L’éclairage de Christine Maillard
L’étude des Sept Sermons aux morts a été effectuée de manière très approfondie par Christine Maillard dans son livre :
Du Plérôme à l’Étoile. Les Sept Sermons aux Morts de Carl Gustav Jung.
Cet ouvrage a été pour nous une source d’inspiration mais le livre date de 1993 alors que Le livre Rouge, dont les Sept Sermons étaient la seule partie connue, n’était pas encore publié. Même si beaucoup d’extraits circulaient il n’était pas possible d’en faire état.
Depuis, le Livre Rouge a été publié 1 et Christine Maillard a fait une réécriture de son livre :
Au cœur du Livre Rouge. Les Sept Sermons aux morts publié début 2017.
Christine Maillard décrypte et commente les inspirations et les relations des Sept Sermons. Nous renvoyons les lecteurs qui veulent une étude complète à cette remarquable analyse car, dans nos écrits sur Jung, nous nous intéressons surtout à l’influence de Nietzsche sur le texte des Sept Sermons.
Les circonstances autour des Sept Sermons aux morts
Datés de 1916, les Sept Sermons aux morts, Septem sermones ad mortuos pour le texte original, tiennent, dans l’œuvre de Jung une place à la fois marginale et incontournable.
Presque reniés par Jung qui qui les avait publié discrètement, il les qualifia de de “péché de jeunesse”. Non seulement ils font partie de ce moment où Jung racontait l’histoire de son inconscient dans le Livre Rouge mais ils contiennent, présenté d’une manière ésotérique, l’essentiel des idées développées ultérieurement par les écrits théoriques. Sorte de rêve éveillé, ils furent écrits en des circonstances et dans une ambiance très particulières que Jung raconte dans Ma vie.(p. 221sq)
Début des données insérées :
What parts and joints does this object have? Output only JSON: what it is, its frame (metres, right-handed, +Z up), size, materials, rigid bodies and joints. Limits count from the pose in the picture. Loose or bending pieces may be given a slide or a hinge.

La nécessité de cette rédaction intervint au cours d’une phase importante de métamorphose, induite par les expériences d’immersion de Jung dans les régions profondes de l’inconscient. Survint, vers la fin de cette période, une journée durant laquelle régna une atmosphère pesante, pleine de présences inconnues. Un certain nombre d’événements synchronistiques affectèrent la famille entière, en particulier les enfants. La sonnette de la porte d’entrée sonnait sans raisons, et il avait l’impression que la maison entière était pleine d’esprits. Une question lui “brûlait les lèvres” :
“Au nom du ciel, qu’est-ce que cela ? Alors il y eut comme une réponse en chœur :
“Nous nous en revenons de Jérusalem, où nous n’avons pas trouvé ce que nous cherchions.”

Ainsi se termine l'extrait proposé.